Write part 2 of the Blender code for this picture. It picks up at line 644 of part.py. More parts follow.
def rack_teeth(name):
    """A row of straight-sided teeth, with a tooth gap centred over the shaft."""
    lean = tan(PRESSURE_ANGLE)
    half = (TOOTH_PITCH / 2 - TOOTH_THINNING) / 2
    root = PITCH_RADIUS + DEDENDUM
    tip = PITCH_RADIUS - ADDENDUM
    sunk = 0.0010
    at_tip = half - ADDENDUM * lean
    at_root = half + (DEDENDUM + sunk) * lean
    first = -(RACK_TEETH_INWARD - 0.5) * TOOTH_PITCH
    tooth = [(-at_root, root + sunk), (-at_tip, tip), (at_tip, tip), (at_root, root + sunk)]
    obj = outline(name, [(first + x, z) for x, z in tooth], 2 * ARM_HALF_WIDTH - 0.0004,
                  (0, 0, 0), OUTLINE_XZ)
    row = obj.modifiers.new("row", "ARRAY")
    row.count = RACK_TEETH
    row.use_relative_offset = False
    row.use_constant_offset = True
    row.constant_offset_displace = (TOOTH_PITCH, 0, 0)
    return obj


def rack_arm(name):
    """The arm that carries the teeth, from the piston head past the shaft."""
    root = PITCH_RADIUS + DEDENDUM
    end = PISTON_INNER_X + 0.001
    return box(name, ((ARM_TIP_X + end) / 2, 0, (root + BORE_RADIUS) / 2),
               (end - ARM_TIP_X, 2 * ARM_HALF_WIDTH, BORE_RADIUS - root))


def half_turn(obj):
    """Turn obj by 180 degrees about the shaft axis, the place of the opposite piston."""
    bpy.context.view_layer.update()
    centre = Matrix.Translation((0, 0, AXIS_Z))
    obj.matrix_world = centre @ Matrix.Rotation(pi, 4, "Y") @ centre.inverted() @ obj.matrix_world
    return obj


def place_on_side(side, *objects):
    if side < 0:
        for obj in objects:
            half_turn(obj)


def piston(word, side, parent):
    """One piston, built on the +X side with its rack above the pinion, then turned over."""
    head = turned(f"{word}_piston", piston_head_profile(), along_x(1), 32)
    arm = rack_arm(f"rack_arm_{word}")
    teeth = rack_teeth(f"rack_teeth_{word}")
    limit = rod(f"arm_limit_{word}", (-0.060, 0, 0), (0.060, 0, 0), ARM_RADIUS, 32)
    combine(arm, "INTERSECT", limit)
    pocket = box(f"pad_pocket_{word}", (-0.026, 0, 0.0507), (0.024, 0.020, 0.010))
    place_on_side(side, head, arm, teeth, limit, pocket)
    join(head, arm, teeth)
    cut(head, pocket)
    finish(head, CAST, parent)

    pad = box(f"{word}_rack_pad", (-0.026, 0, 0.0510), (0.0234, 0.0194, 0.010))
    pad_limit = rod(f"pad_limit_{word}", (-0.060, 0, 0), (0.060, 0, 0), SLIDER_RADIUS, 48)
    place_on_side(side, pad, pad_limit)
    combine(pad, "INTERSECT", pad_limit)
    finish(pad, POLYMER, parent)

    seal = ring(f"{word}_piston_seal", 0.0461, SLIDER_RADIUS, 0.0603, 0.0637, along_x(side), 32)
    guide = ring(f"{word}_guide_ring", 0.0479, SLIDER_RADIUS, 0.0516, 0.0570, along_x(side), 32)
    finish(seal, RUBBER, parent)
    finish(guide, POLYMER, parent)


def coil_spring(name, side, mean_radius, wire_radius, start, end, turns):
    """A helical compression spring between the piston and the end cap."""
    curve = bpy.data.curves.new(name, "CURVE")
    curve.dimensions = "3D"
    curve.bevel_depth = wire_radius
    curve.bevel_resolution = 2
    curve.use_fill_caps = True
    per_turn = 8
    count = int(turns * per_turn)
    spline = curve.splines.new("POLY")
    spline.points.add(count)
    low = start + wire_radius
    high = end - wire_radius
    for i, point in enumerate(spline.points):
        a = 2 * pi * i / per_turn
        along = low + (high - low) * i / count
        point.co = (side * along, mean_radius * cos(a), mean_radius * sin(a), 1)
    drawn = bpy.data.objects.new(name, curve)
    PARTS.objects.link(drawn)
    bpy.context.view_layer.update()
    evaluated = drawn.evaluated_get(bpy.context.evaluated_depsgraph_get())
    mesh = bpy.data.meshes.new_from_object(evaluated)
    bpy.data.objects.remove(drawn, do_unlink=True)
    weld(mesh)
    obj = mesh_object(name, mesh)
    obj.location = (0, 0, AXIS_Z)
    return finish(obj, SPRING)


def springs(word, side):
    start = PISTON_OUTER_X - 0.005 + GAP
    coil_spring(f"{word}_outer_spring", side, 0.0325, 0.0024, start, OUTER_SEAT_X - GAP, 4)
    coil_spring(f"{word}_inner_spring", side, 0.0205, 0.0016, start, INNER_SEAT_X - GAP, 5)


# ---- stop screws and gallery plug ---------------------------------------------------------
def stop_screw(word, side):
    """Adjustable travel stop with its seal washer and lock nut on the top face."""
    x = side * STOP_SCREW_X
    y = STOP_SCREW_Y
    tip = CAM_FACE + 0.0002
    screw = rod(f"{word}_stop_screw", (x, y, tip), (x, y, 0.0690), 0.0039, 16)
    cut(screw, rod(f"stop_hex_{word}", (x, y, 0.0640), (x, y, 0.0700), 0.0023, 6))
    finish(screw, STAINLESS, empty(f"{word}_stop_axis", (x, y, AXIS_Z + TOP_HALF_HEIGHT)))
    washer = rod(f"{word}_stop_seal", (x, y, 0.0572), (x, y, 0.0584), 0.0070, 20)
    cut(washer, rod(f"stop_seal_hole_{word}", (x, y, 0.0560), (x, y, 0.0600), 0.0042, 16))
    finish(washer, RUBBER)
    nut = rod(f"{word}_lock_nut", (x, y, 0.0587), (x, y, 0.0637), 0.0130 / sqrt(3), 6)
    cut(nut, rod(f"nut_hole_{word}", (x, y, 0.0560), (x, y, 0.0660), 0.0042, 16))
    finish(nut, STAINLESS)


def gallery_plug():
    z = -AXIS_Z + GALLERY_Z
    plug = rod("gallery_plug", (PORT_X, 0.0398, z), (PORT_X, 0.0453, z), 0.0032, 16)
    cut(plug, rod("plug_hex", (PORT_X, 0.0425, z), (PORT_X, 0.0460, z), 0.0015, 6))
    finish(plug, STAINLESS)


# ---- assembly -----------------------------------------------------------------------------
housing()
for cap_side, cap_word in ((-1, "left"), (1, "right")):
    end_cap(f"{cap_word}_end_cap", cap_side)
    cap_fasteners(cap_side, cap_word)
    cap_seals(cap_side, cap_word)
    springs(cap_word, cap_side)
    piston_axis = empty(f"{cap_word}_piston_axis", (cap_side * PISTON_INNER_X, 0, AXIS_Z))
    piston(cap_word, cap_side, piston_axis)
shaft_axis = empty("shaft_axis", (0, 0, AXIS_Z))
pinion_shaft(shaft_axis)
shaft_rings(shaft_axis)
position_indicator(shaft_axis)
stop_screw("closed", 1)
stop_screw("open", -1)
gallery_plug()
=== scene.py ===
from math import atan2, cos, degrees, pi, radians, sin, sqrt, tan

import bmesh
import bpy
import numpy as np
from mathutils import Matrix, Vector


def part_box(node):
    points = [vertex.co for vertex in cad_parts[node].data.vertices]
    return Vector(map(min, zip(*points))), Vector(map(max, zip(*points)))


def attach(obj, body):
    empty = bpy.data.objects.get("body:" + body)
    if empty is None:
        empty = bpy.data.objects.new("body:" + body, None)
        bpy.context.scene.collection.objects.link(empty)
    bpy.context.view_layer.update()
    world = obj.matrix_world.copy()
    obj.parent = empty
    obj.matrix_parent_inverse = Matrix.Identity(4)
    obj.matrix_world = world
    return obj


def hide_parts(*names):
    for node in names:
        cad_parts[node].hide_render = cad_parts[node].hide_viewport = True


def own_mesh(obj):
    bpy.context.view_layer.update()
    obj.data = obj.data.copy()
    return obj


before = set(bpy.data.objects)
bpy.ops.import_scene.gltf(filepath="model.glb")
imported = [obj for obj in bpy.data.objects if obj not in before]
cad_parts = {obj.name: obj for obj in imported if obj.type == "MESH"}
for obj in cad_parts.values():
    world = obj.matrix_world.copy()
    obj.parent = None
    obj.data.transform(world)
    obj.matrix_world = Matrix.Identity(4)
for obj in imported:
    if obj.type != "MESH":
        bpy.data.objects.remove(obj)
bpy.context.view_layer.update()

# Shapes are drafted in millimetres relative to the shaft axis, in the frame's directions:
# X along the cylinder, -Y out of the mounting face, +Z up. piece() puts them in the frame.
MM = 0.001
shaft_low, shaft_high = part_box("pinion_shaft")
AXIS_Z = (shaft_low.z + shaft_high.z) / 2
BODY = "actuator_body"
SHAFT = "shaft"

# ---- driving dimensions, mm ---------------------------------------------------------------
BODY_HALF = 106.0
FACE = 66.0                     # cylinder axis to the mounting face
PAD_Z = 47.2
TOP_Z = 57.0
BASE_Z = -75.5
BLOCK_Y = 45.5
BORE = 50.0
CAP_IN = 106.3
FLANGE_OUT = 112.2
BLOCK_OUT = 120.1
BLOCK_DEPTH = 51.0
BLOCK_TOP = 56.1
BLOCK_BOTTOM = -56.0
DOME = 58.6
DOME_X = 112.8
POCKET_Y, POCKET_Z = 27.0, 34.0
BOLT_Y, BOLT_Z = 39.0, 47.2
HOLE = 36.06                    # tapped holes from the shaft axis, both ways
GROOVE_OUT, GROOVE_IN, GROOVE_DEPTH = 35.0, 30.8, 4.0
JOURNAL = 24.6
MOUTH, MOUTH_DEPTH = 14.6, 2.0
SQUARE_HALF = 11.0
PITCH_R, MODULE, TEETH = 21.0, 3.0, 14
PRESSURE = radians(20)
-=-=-
(THE REQUEST):
Check each line above for the word "imported", and copy the lines where it appears.

(TASK OUTPUT):
imported = [obj for obj in bpy.data.objects if obj not in before]
cad_parts = {obj.name: obj for obj in imported if obj.type == "MESH"}
for obj in imported:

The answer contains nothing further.